Instructions to follow: Everything in the listing below from the line containing "box = FreeCAD.BoundBox()" through the line containing "obj.parent = None" should be repeated exactly; leave out every other line.

Given entries:

## Start

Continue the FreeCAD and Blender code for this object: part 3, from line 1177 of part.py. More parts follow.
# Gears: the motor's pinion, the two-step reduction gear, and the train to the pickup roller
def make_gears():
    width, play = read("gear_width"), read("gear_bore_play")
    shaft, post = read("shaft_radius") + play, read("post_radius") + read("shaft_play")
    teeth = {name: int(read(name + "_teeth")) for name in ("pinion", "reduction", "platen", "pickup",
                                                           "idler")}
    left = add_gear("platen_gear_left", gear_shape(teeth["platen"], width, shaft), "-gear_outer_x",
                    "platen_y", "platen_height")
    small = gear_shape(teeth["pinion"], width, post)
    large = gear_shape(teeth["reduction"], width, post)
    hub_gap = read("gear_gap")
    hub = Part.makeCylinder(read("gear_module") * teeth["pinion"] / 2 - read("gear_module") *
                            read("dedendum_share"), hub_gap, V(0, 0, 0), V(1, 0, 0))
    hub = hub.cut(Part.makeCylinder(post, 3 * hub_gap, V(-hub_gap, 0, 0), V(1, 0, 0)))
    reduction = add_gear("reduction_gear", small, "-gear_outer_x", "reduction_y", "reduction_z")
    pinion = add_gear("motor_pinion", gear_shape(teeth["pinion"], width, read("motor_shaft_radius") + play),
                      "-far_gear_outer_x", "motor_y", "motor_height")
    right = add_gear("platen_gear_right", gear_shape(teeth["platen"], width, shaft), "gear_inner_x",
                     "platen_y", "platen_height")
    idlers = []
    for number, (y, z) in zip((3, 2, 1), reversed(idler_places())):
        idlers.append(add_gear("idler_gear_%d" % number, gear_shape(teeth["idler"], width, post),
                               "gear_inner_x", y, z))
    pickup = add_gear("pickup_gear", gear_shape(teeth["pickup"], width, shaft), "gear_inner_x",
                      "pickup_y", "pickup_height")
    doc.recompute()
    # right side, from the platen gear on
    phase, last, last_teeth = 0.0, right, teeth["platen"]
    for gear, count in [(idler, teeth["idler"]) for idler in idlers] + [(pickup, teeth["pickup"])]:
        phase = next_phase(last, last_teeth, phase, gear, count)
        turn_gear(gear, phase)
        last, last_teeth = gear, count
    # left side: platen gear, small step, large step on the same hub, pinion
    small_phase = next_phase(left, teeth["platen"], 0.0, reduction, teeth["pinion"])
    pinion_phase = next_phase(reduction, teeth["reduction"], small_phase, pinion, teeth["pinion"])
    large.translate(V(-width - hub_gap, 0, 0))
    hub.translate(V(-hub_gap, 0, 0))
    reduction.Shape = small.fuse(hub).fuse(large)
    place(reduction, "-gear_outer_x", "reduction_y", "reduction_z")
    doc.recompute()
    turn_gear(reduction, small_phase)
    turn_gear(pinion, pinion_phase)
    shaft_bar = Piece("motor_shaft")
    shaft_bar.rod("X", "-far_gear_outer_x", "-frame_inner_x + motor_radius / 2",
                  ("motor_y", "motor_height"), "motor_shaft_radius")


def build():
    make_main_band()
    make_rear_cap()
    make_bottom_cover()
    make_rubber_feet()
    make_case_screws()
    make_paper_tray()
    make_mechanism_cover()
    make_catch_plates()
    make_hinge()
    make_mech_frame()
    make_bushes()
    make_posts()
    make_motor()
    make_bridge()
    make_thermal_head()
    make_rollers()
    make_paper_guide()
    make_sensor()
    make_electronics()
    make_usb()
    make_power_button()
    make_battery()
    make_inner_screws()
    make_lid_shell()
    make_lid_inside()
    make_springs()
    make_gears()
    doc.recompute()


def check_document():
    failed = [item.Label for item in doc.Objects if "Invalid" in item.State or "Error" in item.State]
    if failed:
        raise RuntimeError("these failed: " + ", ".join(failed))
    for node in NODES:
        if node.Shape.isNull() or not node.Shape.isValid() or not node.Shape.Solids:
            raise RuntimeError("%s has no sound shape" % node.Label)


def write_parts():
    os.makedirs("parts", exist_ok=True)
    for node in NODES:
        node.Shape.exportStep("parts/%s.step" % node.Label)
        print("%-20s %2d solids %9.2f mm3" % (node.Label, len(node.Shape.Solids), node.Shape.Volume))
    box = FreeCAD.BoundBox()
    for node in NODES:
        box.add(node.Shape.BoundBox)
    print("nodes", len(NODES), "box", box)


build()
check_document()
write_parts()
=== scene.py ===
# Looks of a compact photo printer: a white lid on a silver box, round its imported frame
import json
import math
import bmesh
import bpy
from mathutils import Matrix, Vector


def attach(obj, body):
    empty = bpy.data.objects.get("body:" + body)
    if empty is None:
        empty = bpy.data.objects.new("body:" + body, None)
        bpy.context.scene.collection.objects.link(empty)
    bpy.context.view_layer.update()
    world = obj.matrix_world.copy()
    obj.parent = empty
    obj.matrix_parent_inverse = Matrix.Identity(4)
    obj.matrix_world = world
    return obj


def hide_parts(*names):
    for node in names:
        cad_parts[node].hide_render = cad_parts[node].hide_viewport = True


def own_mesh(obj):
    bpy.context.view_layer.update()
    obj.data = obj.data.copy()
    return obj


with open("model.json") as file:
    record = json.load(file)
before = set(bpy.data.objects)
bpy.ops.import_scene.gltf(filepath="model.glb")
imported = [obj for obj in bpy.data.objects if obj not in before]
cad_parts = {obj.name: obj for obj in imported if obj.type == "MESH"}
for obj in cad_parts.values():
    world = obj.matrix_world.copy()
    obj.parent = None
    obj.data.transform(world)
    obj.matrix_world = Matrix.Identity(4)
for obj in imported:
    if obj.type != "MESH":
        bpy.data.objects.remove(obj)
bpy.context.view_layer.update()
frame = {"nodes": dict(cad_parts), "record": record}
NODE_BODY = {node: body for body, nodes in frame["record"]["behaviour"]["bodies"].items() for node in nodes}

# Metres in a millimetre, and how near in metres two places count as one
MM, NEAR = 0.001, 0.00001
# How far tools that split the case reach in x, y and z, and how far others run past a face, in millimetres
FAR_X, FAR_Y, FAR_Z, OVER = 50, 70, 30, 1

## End
## Start

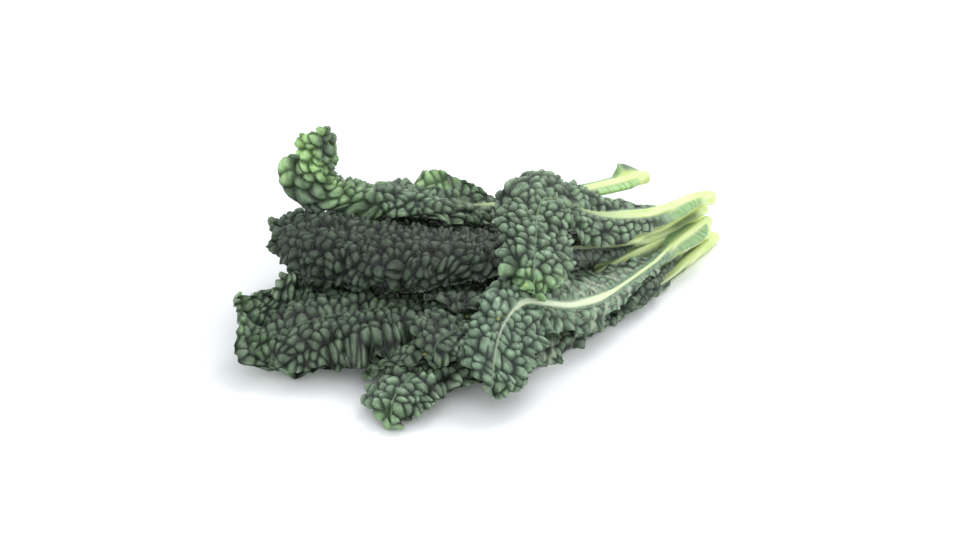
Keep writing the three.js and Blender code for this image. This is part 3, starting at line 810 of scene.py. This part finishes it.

## End

Result:
    box = FreeCAD.BoundBox()
    for node in NODES:
        box.add(node.Shape.BoundBox)
    print("nodes", len(NODES), "box", box)


build()
check_document()
write_parts()
=== scene.py ===
# Looks of a compact photo printer: a white lid on a silver box, round its imported frame
import json
import math
import bmesh
import bpy
from mathutils import Matrix, Vector


def attach(obj, body):
    empty = bpy.data.objects.get("body:" + body)
    if empty is None:
        empty = bpy.data.objects.new("body:" + body, None)
        bpy.context.scene.collection.objects.link(empty)
    bpy.context.view_layer.update()
    world = obj.matrix_world.copy()
    obj.parent = empty
    obj.matrix_parent_inverse = Matrix.Identity(4)
    obj.matrix_world = world
    return obj


def hide_parts(*names):
    for node in names:
        cad_parts[node].hide_render = cad_parts[node].hide_viewport = True


def own_mesh(obj):
    bpy.context.view_layer.update()
    obj.data = obj.data.copy()
    return obj


with open("model.json") as file:
    record = json.load(file)
before = set(bpy.data.objects)
bpy.ops.import_scene.gltf(filepath="model.glb")
imported = [obj for obj in bpy.data.objects if obj not in before]
cad_parts = {obj.name: obj for obj in imported if obj.type == "MESH"}
for obj in cad_parts.values():
    world = obj.matrix_world.copy()
    obj.parent = None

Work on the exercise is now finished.